# are the japanese engines powerful than US engines



## szyslack (Jul 1, 2005)

a few days I heard a guy that was importin a vg30 engine to swap his
he told me cuz japanese engines r more powerful(i.e. japanese vg30 powerful than US vg30)
n I wonder if thats true cuz I know that there was or r a law that limits the engine power in japan in no more than 280hp
so how the US version(320hp) is less powerful than japan version unless nissan hide the real power of its engine

if u know bout sumthin post please not people who don't know nuthin bout


----------



## Token Moron (Mar 28, 2003)

haha, i couldnt understand your post, but from what i collected, it seems like you want to know if the jdm motors have more power than the usdm motors. so if thats the case, then no..they have the same power(they do however have different versions of motors compared to ours)


----------



## WoLfFaNgZ (Nov 8, 2004)

280 hp is the VG30s claimed horsepower i think 320 is its true hp


----------



## Token Moron (Mar 28, 2003)

WoLfFaNgZ said:


> 280 hp is the VG30s claimed horsepower i think 320 is its true hp




get your facts straight


----------



## Nismo240 (Jul 24, 2004)

WoLfFaNgZ said:


> 280 hp is the VG30s claimed horsepower i think 320 is its true hp


there was a law (i'm not sure if it still applies) that limited the hp on cars in japan to 280hp. but the cars produced more than that, the car companies just said it had about 280hp. i know that the JDM engine for a H22 has about 190-200hp and the USDM has 135hp.


----------



## Zen31ZR (Mar 24, 2004)

There are several versions of the VG30. Would help to know which one. There is an SOHC version, and a DOHC version, and a DOHC Twin Turbo version.

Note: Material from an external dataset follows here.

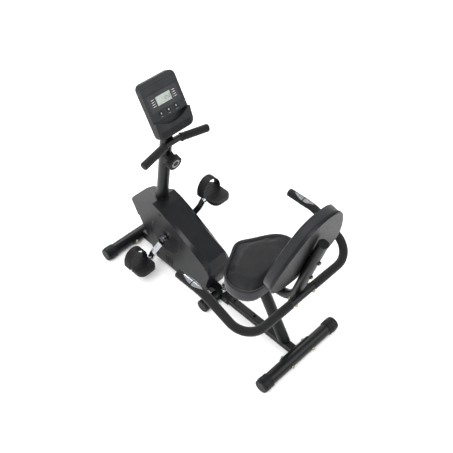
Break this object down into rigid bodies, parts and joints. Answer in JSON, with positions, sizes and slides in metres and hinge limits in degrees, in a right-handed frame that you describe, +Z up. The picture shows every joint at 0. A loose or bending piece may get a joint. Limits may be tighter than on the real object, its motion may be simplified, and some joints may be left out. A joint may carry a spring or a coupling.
{
  "type": "recumbent exercise bike",
  "caption": "Compact recumbent exercise bike: sliding padded seat with U-shaped hand bar, strapped pedals, belt-driven flywheel in a casing, and a console on a leaning post.",
  "frame": {"origin": "on the floor, under the middle of the overall length, in the machine's middle plane", "axes": "+X forward, from the seat to the console; +Y to the rider's left; +Z up"},
  "size_m": [1.0166, 0.609, 0.937],
  "materials": {
    "frame_paint": "satin",
    "black_plastic": "satin",
    "casing_plastic": "satin",
    "console_plastic": "satin",
    "seat_vinyl": "matte",
    "grip_foam": "matte",
    "strap_rubber": "satin",
    "chrome": "polished",
    "zinc_bolts": "satin",
    "steel": "satin",
    "iron": "matte",
    "belt_rubber": "matte",
    "display_glass": "gloss",
    "board_green": "matte"
  },
  "bodies": {
    "frame": {"front_frame": "frame_paint", "front_stabiliser": "frame_paint", "front_end_caps": "black_plastic", "front_frame_bolts": "zinc_bolts", "frame_bush": "black_plastic", "crank_housing": "frame_paint", "crank_bearings": "steel", "flywheel_bracket": "frame_paint", "drive_axles": "steel", "drive_belt": "belt_rubber", "casing_hood": "casing_plastic", "left_casing": "casing_plastic", "right_casing": "casing_plastic", "housing_screws": "steel", "post_collar": "black_plastic", "console_post": "frame_paint", "handlebar": "frame_paint", "handlebar_grips": "grip_foam", "knob_housing": "black_plastic", "tension_cable": "strap_rubber", "console_front": "console_plastic", "console_back": "console_plastic", "tray_lip": "console_plastic", "display_lens": "display_glass", "circuit_board": "board_green"},
    "seat_carriage": {"rear_stabiliser": "frame_paint", "rear_end_caps": "black_plastic", "rear_beam": "frame_paint", "rear_frame_bolts": "zinc_bolts", "seat_frame_plates": "frame_paint", "seat_tube": "frame_paint", "seat_post": "frame_paint", "seat_board": "black_plastic", "seat_cushion": "seat_vinyl", "backrest_shell": "black_plastic", "backrest_cushion": "seat_vinyl", "u_bar": "frame_paint", "foam_grips": "grip_foam", "pulse_plates": "chrome"},
    "lock_pin": {"pull_pin": "chrome"},
    "lock_ring": {"pull_ring": "chrome"},
    "crank": {"crank_axle": "steel", "crank_pulley": "black_plastic", "left_crank": "chrome", "right_crank": "chrome", "pedal_spindles": "steel"},
    "left_foot": {"left_pedal": "black_plastic", "left_pedal_strap": "strap_rubber", "left_pedal_weight": "iron"},
    "right_foot": {"right_pedal": "black_plastic", "right_pedal_strap": "strap_rubber", "right_pedal_weight": "iron"},
    "wheel": {"flywheel": "iron"},
    "idler": {"idler_wheel": "black_plastic"},
    "knob": {"tension_knob": "black_plastic", "knob_spindle": "steel"},
    "brake": {"magnet_bracket": "steel"},
    "left_key": {"left_button": "black_plastic"},
    "middle_key": {"middle_button": "black_plastic"},
    "right_key": {"right_button": "black_plastic"}
  },
  "joints": [
    {"name": "seat_slide", "type": "slide", "parent": "frame", "child": "seat_carriage", "axis": [1, 0, 0], "range_m": [0, 0.172]},
    {"name": "pin_pull", "type": "slide", "parent": "frame", "child": "lock_pin", "axis": [0, 0, 1], "range_m": [-0.009, 0.006]},
    {"name": "ring_swing", "type": "hinge", "parent": "lock_pin", "child": "lock_ring", "pos_m": [-0.0401, 0, 0.089], "axis": [0, 1, 0], "range_deg": [-60, 60]},
    {"name": "crank_spin", "type": "hinge", "parent": "frame", "child": "crank", "pos_m": [0.2419, 0, 0.21], "axis": [0, 1, 0], "continuous": true},
    {"name": "left_pedal_spin", "type": "hinge", "parent": "crank", "child": "left_foot", "pos_m": [0.3037, 0.157, 0.06786], "axis": [0, 1, 0], "continuous": true},
    {"name": "right_pedal_spin", "type": "hinge", "parent": "crank", "child": "right_foot", "pos_m": [0.18009, -0.157, 0.35214], "axis": [0, 1, 0], "continuous": true},
    {"name": "flywheel_spin", "type": "hinge", "parent": "frame", "child": "wheel", "pos_m": [0.0909, 0, 0.142], "axis": [0, 1, 0], "continuous": true},
    {"name": "idler_spin", "type": "hinge", "parent": "frame", "child": "idler", "pos_m": [0.13905, 0, 0.10394], "axis": [0, 1, 0], "continuous": true},
    {"name": "knob_turn", "type": "hinge", "parent": "frame", "child": "knob", "pos_m": [0.27619, 0, 0.597], "axis": [-0.9871, 0, -0.1599], "range_deg": [0, 315]},
    {"name": "brake_swing", "type": "hinge", "parent": "frame", "child": "brake", "pos_m": [0.02037, 0, 0.1971], "axis": [0, 1, 0], "range_deg": [-8.2, 0.2]},
    {"name": "left_button_press", "type": "slide", "parent": "frame", "child": "left_key", "axis": [0.866, 0, -0.5], "range_m": [0, 0.001], "stiffness_N_per_m": 400, "springref_m": -0.0003},
    {"name": "middle_button_press", "type": "slide", "parent": "frame", "child": "middle_key", "axis": [0.866, 0, -0.5], "range_m": [0, 0.001], "stiffness_N_per_m": 400, "springref_m": -0.0003},
    {"name": "right_button_press", "type": "slide", "parent": "frame", "child": "right_key", "axis": [0.866, 0, -0.5], "range_m": [0, 0.001], "stiffness_N_per_m": 400, "springref_m": -0.0003}
  ],
  "couplings": [
    {"joint": "flywheel_spin", "follows": "crank_spin", "ratio": 6.25},
    {"joint": "idler_spin", "follows": "crank_spin", "ratio": -7.1429},
    {"joint": "brake_swing", "follows": "knob_turn", "ratio": -0.025397}
  ]
}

I mention the TT block because it is different than the NA block.


----------



## wes (Apr 30, 2002)

Nismo240 said:


> there was a law (i'm not sure if it still applies) that limited the hp on cars in japan to 280hp. but the cars produced more than that, the car companies just said it had about 280hp. i know that the JDM engine for a H22 has about 190-200hp and the USDM has 135hp.


Not a law but an agreement between companies to keep HP wars from taking place. 

So what a lot of them did was just say the HP was 280 when in fact it was higher when measured.


----------



## 2nrguy (Feb 18, 2005)

they can actually make more HP because they can get 110oct like we 89


----------